O CARMO E A TRINDADE

Em Lisboa, na Zona do Bairro Alto, foram muitas as vezes que fiz a pé o itinerário histórico que liga o Carmo à Trindade.

No Convento do Carmo, já tive oportunidade de entrar na sala que recebeu as balas no dia 25 de Abril e de visitar as Ruínas da última residência do Santo Condestável – D. Nuno Álvares Pereira.

Quanto à Cervejaria Trindade, que já vai nos cento e oitenta e três anos de idade, quase dois séculos, costumava passar à porta mas via tanta gente aperaltada, engravatada e endinheirada, que desistia logo de entrar.  

No entanto, andava no meu pensamento a vontade de ali entrar para conhecer a sua história e há tempos aproveitei uma hora sem movimento para o fazer. Sempre gostei de conhecer espaços culturais, religiosos ou gastronómicos.

Entrei e encontrei logo alguém que se disponibilizou para ser o meu cicerone. Levou-me a percorrer todo aquele espaço e a visitar as partes mais antigas do restaurante. À entrada chamou-me a atenção para observar com atenção os azulejos da fachada do edifício, na Rua Nova da Trindade. Conduzido de seguida para os interiores, continuei a deparar-me com muitos azulejos, a maior parte com simbologia da maçonaria.

Explicou-me que em 1834, um industrial, um maçónico galego de nome Manuel Moreira Garcia, mandou encher as paredes com inúmeros símbolos daquela associação secreta.

Este industrial comprou as Ruínas do Convento da Trindade e instalou ali uma Fábrica de Cerveja, tendo tanto êxito que quis ampliar as instalações.

Quando me falou no Convento, pedi-lhe para me explicar essa história. Assim, a Cervejaria Trindade fazia parte do Convento da Santíssima Trindade. Há indicações de que a Rainha Santa Isabel se empenhou imenso na sua construção. Ali nasceu a Ordem da Santíssima Trindade, com a grande missão de resgatar os cativos.

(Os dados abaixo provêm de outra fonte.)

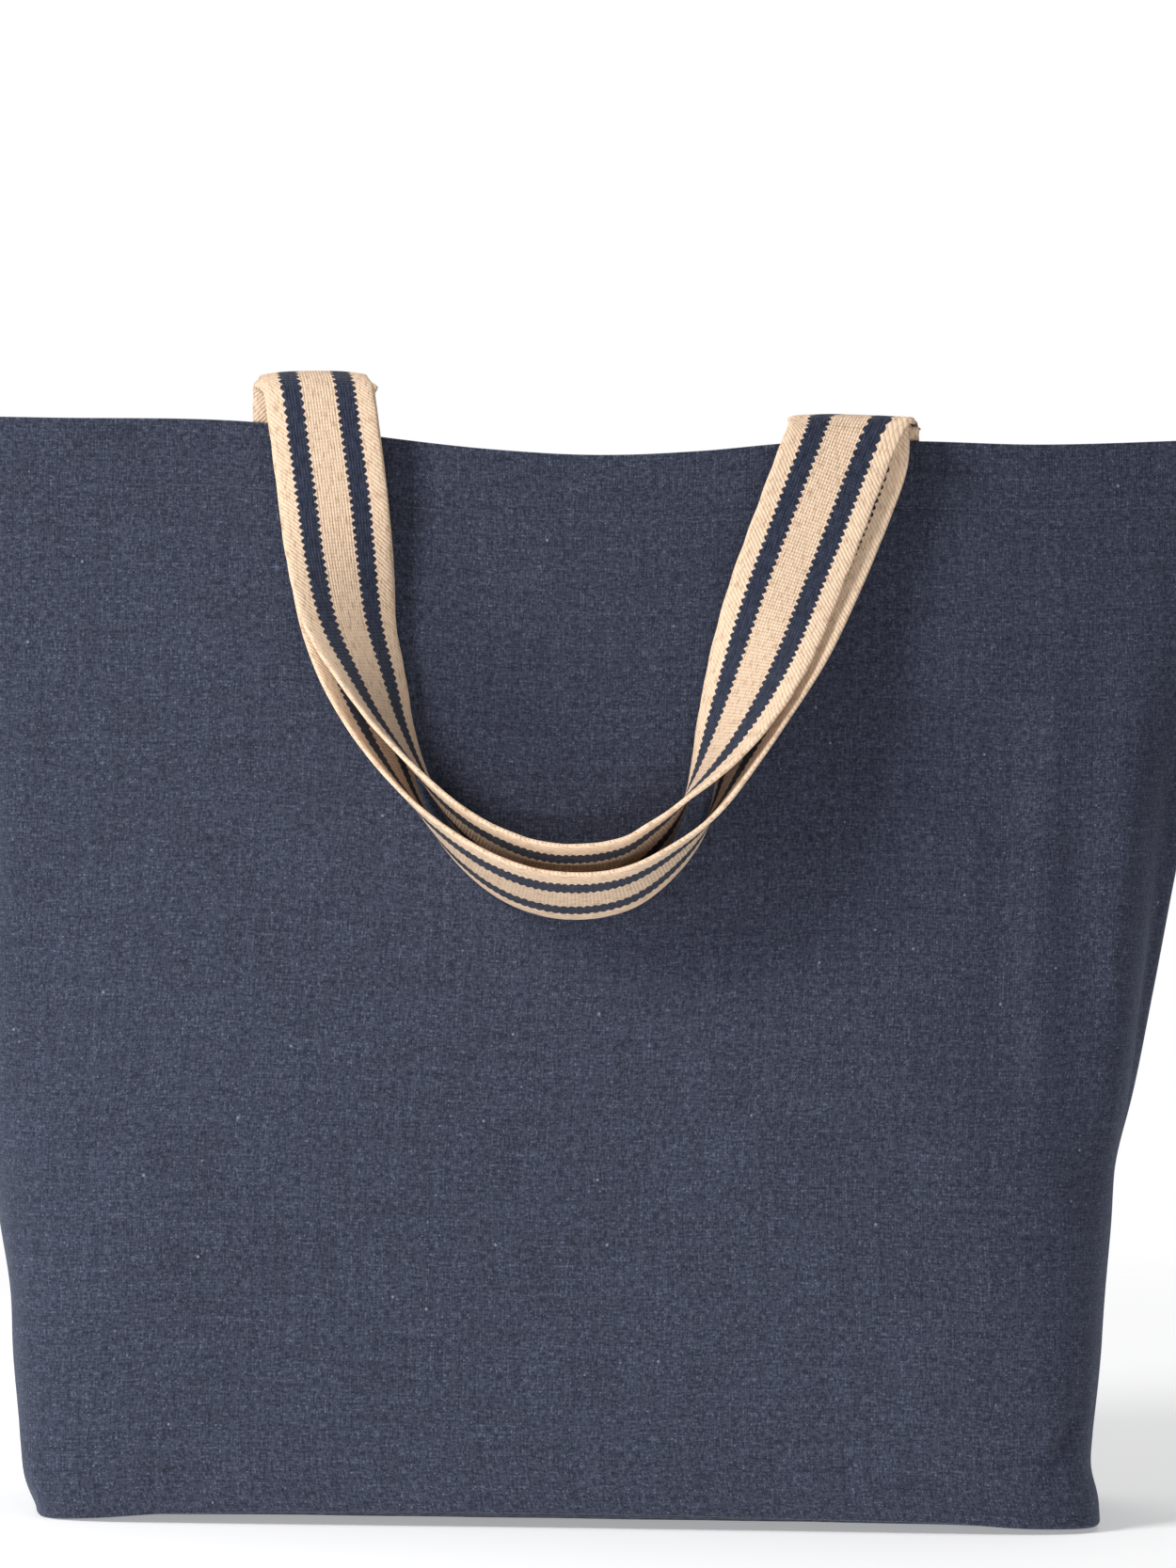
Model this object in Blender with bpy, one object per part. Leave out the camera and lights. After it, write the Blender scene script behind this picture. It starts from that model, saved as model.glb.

O Convento da Trindade em 1704 foi parcialmente destruído por um incêndio e, quando estava a ser recuperado, sofreu nova contrariedade, em 1 de Novembro de 1755, com o trágico Terramoto de Lisboa.

Em 1834, com a extinção das Ordens Religiosas, sofreu a machadada final, ficando abandonado, de portas abertas, sujeito a todas as pilhagens e destruição. Ainda hoje verificamos em monumentos nacionais a mesma índole de destruição. Não aprendemos com a nefasta destruição do passado.

A expulsão das Ordens Religiosas foi, de resto, uma das tragédias do nosso país, patrocinada pelos governantes da época, mais uma pintura negra na nossa História. Podemos afirmar que caiu o Carmo e a Trindade.

No refeitório do ex-Convento lá temos os azulejos de cor azul com as estações do ano, tendo como fundo mais simbologias maçónicas.

Em 1940, o arquitecto Francisco Keil do Amaral e a sua mulher deram um ambiente mais confortável e grandiosidade à Cervejaria da Trindade.

Mais tarde, o filho ofereceu a Cervejaria Trindade aos empregados. Mas como eram muitos a mandar, o negócio caiu na ruína.

A Misericórdia de Lisboa comprou o edifício e vendeu-o à Central de Cervejas, que já era dona da Portugália, na zona da Estefânia.